Da Vinci’s inventions aren’t as well known as his paintings. The idea was to sonify his paintings which would be moving and projected. These would also include his product designs. Adding an AR element to the experience would be to scan the product and see it in motion outside the painting. An example of one of his product designs is this drawing of a glider:

Source

Alice in Wonderland

Vibha brought up the idea of re-creating one or more scenes from Lewis Carroll’s Alice in Wonderland.  This is a story rife with visual depth: hallucinations, transformations, distortions, etc. So we viewed it as a great source of inspiration. The story also has plenty of opportunities for psychedelic sound design and/or music.

Narrowing Things Down

The five of us met on 4th February to continue brainstorming.

By this point, the Alice in Wonderland (AIW) idea was becoming our favorite. However, we agreed that, while it would probably be fruitful to re-create part of the story of AIW in the form of an immersive installation, that has been done before many times ( example ) , so it wouldn’t be very original. Instead, we wanted to decide on a broader theme that we could tackle while using the AIW aesthetic and storyline as a (major) point of reference.

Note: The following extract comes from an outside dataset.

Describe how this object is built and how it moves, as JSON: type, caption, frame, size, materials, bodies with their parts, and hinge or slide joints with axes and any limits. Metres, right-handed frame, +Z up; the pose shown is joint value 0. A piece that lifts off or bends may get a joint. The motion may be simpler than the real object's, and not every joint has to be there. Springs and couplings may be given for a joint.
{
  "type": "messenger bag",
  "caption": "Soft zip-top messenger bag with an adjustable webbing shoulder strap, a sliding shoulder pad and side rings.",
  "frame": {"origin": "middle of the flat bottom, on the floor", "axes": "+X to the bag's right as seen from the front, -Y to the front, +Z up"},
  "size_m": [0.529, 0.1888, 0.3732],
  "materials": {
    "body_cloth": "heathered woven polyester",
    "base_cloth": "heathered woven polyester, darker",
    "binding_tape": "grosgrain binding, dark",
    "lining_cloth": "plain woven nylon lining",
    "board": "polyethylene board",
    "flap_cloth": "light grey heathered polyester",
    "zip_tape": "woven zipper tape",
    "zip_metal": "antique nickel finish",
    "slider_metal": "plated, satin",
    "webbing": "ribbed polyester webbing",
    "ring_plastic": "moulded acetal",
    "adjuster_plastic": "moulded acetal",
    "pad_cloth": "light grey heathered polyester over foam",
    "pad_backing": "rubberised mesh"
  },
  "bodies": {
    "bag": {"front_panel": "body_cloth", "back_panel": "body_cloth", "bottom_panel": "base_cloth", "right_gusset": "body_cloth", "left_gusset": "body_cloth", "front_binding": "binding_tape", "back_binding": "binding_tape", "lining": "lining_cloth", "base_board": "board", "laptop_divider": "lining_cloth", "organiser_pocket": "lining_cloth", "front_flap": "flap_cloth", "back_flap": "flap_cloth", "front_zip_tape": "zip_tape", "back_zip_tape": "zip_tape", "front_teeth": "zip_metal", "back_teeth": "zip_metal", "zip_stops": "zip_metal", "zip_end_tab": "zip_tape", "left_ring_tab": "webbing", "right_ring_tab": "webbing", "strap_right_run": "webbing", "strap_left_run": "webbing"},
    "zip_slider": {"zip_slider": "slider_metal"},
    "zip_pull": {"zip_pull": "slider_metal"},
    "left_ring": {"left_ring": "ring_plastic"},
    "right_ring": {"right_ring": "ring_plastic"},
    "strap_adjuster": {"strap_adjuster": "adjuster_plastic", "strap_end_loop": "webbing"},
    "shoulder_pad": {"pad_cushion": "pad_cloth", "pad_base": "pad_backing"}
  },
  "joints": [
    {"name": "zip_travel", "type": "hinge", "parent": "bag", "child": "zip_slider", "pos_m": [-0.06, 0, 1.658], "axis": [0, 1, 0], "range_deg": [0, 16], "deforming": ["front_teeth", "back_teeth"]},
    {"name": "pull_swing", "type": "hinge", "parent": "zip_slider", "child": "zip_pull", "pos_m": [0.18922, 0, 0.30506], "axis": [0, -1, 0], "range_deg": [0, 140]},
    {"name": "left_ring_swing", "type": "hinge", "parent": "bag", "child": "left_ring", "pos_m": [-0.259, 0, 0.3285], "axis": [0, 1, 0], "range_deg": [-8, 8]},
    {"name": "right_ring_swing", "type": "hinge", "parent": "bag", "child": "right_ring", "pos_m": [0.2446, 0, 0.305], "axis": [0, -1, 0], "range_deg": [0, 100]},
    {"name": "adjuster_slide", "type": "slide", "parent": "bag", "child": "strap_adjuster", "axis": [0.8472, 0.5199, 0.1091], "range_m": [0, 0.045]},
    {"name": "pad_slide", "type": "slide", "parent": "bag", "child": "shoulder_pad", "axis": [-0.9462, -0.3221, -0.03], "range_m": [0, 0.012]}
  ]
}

Since Maggie had already wanted to do a project on climate change/environmental collapse, we decided to use that. This is both an urgent and complex topic that all members of the group care about.

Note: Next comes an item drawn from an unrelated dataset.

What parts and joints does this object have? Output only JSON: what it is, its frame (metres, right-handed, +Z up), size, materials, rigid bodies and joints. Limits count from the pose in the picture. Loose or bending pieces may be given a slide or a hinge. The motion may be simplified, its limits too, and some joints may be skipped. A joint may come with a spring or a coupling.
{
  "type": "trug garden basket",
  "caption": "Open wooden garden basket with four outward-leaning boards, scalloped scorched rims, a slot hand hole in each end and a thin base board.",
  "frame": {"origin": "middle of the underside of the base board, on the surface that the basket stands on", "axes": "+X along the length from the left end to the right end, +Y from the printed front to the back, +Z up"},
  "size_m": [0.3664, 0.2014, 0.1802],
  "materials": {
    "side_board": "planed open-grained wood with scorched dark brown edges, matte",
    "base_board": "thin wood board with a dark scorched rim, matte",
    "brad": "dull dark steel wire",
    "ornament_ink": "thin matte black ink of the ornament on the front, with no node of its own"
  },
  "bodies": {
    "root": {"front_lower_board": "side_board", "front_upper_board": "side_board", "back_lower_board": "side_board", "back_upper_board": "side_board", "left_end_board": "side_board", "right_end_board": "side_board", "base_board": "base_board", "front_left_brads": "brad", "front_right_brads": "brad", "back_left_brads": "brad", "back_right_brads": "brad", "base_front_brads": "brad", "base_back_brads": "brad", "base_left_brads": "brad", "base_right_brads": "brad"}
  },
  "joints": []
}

We then came up with the idea of Alice in Wasteland – an immersive installation in which the attendees experience a version of what is predicted to happen to our planet over the course of x years due to the effects of climate change. So the attendees would progress from a vibrant and colorful world to one that has decayed into a bleak and desolate wasteland.

I’m going to end by including some of Xu’s ideas.

I’m more inclined to do live installations, not animation, I didn’t express it clearly before. On-site installations will have more visual tension than virtual ones. If we want to do virtual reality, we can do some plant animations that die due to the influence of the environment, in the form of AR.

The following are ideas based on on-site(live) installations, not virtual ones:

1.Thoughts on the Alice theme:

A scene like this can be made to represent the space of Alice’s dream. There is a kind of illusory feeling, which makes people unable to grasp and have no sense of reality. There is a similar expression technique in “Interstellar”, to express a three-dimensional space.

  1. The end of Alice’s story (expression in the positive version):     Finally, the sun shines into that scene, helping things to gain new life, and freeing people or animals and plants that have been affected by the environment. The broken glass, which could be a rabbit or something else, breaks free from that environment, and there is a visual tension of a two-dimensional breakthrough to three-dimensional. The part of Sunshine brings passive relief, Things cannot escape the influence of the environment, they can only wait to be changed. The part of breaking, this expression is to actively change (but in fact, those things have not changed the original environment, and jumped to another dimension for relief)
  1. Thoughts about being influenced by the environment:      We can use some plastic wrap and cloth to wrap things in the main environment to express the emotions, suffocation, and struggle that may be caused by the influence of the environment.